-- START Dataset excerpts --
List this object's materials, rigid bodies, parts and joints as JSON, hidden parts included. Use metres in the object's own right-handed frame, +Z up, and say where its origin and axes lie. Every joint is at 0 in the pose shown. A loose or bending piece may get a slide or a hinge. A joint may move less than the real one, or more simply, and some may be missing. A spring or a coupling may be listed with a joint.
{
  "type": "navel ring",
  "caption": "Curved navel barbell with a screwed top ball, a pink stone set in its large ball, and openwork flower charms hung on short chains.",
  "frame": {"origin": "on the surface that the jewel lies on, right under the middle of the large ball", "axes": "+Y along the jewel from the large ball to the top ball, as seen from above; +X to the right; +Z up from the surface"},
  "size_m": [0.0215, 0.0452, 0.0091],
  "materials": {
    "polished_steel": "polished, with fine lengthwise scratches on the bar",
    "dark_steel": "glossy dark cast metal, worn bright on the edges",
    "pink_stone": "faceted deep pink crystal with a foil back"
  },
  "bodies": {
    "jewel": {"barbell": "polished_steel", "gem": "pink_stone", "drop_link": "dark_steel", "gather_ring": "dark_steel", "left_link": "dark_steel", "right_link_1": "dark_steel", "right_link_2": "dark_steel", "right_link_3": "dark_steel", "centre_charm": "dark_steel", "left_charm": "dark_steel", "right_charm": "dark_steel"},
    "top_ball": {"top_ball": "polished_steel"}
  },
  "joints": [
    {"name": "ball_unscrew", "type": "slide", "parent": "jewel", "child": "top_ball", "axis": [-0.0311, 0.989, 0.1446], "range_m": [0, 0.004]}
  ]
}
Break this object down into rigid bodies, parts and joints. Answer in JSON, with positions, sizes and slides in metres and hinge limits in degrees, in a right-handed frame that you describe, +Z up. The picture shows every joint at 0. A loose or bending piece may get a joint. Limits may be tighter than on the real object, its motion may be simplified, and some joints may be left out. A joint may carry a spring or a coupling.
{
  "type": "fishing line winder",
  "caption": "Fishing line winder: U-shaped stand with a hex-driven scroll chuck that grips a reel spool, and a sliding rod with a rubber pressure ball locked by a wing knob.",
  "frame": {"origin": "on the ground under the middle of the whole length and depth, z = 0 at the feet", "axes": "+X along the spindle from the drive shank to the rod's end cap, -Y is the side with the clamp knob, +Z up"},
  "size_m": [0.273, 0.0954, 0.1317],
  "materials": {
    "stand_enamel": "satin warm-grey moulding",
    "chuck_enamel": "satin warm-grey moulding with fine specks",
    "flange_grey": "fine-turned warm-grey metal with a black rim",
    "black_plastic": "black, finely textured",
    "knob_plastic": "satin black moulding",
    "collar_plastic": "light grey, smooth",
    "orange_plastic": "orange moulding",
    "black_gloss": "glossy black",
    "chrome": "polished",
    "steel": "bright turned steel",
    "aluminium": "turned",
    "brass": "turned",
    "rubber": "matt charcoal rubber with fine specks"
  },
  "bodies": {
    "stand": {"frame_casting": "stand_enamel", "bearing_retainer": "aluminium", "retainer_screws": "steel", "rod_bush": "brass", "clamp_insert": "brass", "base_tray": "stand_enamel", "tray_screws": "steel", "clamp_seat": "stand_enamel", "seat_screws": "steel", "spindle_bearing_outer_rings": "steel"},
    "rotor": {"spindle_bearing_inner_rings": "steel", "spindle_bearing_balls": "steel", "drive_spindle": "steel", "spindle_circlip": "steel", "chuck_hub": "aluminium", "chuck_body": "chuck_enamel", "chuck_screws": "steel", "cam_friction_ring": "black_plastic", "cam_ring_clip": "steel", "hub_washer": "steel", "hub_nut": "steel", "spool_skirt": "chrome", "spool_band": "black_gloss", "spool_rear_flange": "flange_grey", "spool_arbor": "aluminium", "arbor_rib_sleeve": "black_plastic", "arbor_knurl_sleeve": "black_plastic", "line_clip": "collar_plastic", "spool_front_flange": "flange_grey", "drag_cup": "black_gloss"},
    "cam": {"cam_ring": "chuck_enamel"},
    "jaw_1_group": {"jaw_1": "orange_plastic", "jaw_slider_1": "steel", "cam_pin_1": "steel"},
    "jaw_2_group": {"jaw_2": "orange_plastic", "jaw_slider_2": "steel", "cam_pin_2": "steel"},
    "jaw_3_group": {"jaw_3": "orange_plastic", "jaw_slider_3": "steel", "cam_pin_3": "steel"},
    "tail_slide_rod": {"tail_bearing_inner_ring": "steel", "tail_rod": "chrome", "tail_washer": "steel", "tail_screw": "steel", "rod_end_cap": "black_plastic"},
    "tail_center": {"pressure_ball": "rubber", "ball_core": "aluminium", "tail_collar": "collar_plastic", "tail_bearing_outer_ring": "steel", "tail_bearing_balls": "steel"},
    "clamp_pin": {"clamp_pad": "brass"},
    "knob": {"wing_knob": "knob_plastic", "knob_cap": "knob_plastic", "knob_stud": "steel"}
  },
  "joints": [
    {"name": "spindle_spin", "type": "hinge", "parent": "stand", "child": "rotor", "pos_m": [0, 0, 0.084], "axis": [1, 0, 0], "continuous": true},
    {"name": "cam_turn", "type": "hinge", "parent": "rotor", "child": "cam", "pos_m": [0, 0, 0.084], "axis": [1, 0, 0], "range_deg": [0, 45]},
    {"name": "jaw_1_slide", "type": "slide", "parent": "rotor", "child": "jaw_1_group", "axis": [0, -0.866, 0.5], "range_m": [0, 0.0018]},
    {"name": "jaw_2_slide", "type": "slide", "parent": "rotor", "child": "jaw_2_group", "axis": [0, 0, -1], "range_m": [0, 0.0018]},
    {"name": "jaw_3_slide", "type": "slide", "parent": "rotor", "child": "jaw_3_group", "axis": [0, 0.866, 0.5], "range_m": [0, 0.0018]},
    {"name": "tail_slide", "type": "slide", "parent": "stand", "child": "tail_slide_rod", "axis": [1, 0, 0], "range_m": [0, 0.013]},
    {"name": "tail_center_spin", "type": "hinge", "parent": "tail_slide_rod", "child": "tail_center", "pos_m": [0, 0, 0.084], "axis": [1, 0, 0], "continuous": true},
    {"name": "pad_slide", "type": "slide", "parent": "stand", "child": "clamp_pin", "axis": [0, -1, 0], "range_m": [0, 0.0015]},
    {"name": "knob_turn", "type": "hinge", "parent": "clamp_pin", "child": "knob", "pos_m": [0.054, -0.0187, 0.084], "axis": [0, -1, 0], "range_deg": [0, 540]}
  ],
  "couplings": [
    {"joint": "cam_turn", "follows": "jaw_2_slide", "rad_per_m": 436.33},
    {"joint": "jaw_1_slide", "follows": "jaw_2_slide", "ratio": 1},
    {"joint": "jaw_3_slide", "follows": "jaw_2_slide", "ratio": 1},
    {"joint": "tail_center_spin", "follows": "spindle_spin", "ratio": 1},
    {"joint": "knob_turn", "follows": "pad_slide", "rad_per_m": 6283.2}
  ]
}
-- END Dataset excerpts --
Extract the data exactly as given.

List this object's materials, rigid bodies, parts and joints as JSON, hidden parts included. Use metres in the object's own right-handed frame, +Z up, and say where its origin and axes lie. Every joint is at 0 in the pose shown. A loose or bending piece may get a slide or a hinge. A joint may move less than the real one, or more simply, and some may be missing. A spring or a coupling may be listed with a joint.
{
  "type": "navel ring",
  "caption": "Curved navel barbell with a screwed top ball, a pink stone set in its large ball, and openwork flower charms hung on short chains.",
  "frame": {"origin": "on the surface that the jewel lies on, right under the middle of the large ball", "axes": "+Y along the jewel from the large ball to the top ball, as seen from above; +X to the right; +Z up from the surface"},
  "size_m": [0.0215, 0.0452, 0.0091],
  "materials": {
    "polished_steel": "polished, with fine lengthwise scratches on the bar",
    "dark_steel": "glossy dark cast metal, worn bright on the edges",
    "pink_stone": "faceted deep pink crystal with a foil back"
  },
  "bodies": {
    "jewel": {"barbell": "polished_steel", "gem": "pink_stone", "drop_link": "dark_steel", "gather_ring": "dark_steel", "left_link": "dark_steel", "right_link_1": "dark_steel", "right_link_2": "dark_steel", "right_link_3": "dark_steel", "centre_charm": "dark_steel", "left_charm": "dark_steel", "right_charm": "dark_steel"},
    "top_ball": {"top_ball": "polished_steel"}
  },
  "joints": [
    {"name": "ball_unscrew", "type": "slide", "parent": "jewel", "child": "top_ball", "axis": [-0.0311, 0.989, 0.1446], "range_m": [0, 0.004]}
  ]
}
Break this object down into rigid bodies, parts and joints. Answer in JSON, with positions, sizes and slides in metres and hinge limits in degrees, in a right-handed frame that you describe, +Z up. The picture shows every joint at 0. A loose or bending piece may get a joint. Limits may be tighter than on the real object, its motion may be simplified, and some joints may be left out. A joint may carry a spring or a coupling.
{
  "type": "fishing line winder",
  "caption": "Fishing line winder: U-shaped stand with a hex-driven scroll chuck that grips a reel spool, and a sliding rod with a rubber pressure ball locked by a wing knob.",
  "frame": {"origin": "on the ground under the middle of the whole length and depth, z = 0 at the feet", "axes": "+X along the spindle from the drive shank to the rod's end cap, -Y is the side with the clamp knob, +Z up"},
  "size_m": [0.273, 0.0954, 0.1317],
  "materials": {
    "stand_enamel": "satin warm-grey moulding",
    "chuck_enamel": "satin warm-grey moulding with fine specks",
    "flange_grey": "fine-turned warm-grey metal with a black rim",
    "black_plastic": "black, finely textured",
    "knob_plastic": "satin black moulding",
    "collar_plastic": "light grey, smooth",
    "orange_plastic": "orange moulding",
    "black_gloss": "glossy black",
    "chrome": "polished",
    "steel": "bright turned steel",
    "aluminium": "turned",
    "brass": "turned",
    "rubber": "matt charcoal rubber with fine specks"
  },
  "bodies": {
    "stand": {"frame_casting": "stand_enamel", "bearing_retainer": "aluminium", "retainer_screws": "steel", "rod_bush": "brass", "clamp_insert": "brass", "base_tray": "stand_enamel", "tray_screws": "steel", "clamp_seat": "stand_enamel", "seat_screws": "steel", "spindle_bearing_outer_rings": "steel"},
    "rotor": {"spindle_bearing_inner_rings": "steel", "spindle_bearing_balls": "steel", "drive_spindle": "steel", "spindle_circlip": "steel", "chuck_hub": "aluminium", "chuck_body": "chuck_enamel", "chuck_screws": "steel", "cam_friction_ring": "black_plastic", "cam_ring_clip": "steel", "hub_washer": "steel", "hub_nut": "steel", "spool_skirt": "chrome", "spool_band": "black_gloss", "spool_rear_flange": "flange_grey", "spool_arbor": "aluminium", "arbor_rib_sleeve": "black_plastic", "arbor_knurl_sleeve": "black_plastic", "line_clip": "collar_plastic", "spool_front_flange": "flange_grey", "drag_cup": "black_gloss"},
    "cam": {"cam_ring": "chuck_enamel"},
    "jaw_1_group": {"jaw_1": "orange_plastic", "jaw_slider_1": "steel", "cam_pin_1": "steel"},
    "jaw_2_group": {"jaw_2": "orange_plastic", "jaw_slider_2": "steel", "cam_pin_2": "steel"},
    "jaw_3_group": {"jaw_3": "orange_plastic", "jaw_slider_3": "steel", "cam_pin_3": "steel"},
    "tail_slide_rod": {"tail_bearing_inner_ring": "steel", "tail_rod": "chrome", "tail_washer": "steel", "tail_screw": "steel", "rod_end_cap": "black_plastic"},
    "tail_center": {"pressure_ball": "rubber", "ball_core": "aluminium", "tail_collar": "collar_plastic", "tail_bearing_outer_ring": "steel", "tail_bearing_balls": "steel"},
    "clamp_pin": {"clamp_pad": "brass"},
    "knob": {"wing_knob": "knob_plastic", "knob_cap": "knob_plastic", "knob_stud": "steel"}
  },
  "joints": [
    {"name": "spindle_spin", "type": "hinge", "parent": "stand", "child": "rotor", "pos_m": [0, 0, 0.084], "axis": [1, 0, 0], "continuous": true},
    {"name": "cam_turn", "type": "hinge", "parent": "rotor", "child": "cam", "pos_m": [0, 0, 0.084], "axis": [1, 0, 0], "range_deg": [0, 45]},
    {"name": "jaw_1_slide", "type": "slide", "parent": "rotor", "child": "jaw_1_group", "axis": [0, -0.866, 0.5], "range_m": [0, 0.0018]},
    {"name": "jaw_2_slide", "type": "slide", "parent": "rotor", "child": "jaw_2_group", "axis": [0, 0, -1], "range_m": [0, 0.0018]},
    {"name": "jaw_3_slide", "type": "slide", "parent": "rotor", "child": "jaw_3_group", "axis": [0, 0.866, 0.5], "range_m": [0, 0.0018]},
    {"name": "tail_slide", "type": "slide", "parent": "stand", "child": "tail_slide_rod", "axis": [1, 0, 0], "range_m": [0, 0.013]},
    {"name": "tail_center_spin", "type": "hinge", "parent": "tail_slide_rod", "child": "tail_center", "pos_m": [0, 0, 0.084], "axis": [1, 0, 0], "continuous": true},
    {"name": "pad_slide", "type": "slide", "parent": "stand", "child": "clamp_pin", "axis": [0, -1, 0], "range_m": [0, 0.0015]},
    {"name": "knob_turn", "type": "hinge", "parent": "clamp_pin", "child": "knob", "pos_m": [0.054, -0.0187, 0.084], "axis": [0, -1, 0], "range_deg": [0, 540]}
  ],
  "couplings": [
    {"joint": "cam_turn", "follows": "jaw_2_slide", "rad_per_m": 436.33},
    {"joint": "jaw_1_slide", "follows": "jaw_2_slide", "ratio": 1},
    {"joint": "jaw_3_slide", "follows": "jaw_2_slide", "ratio": 1},
    {"joint": "tail_center_spin", "follows": "spindle_spin", "ratio": 1},
    {"joint": "knob_turn", "follows": "pad_slide", "rad_per_m": 6283.2}
  ]
}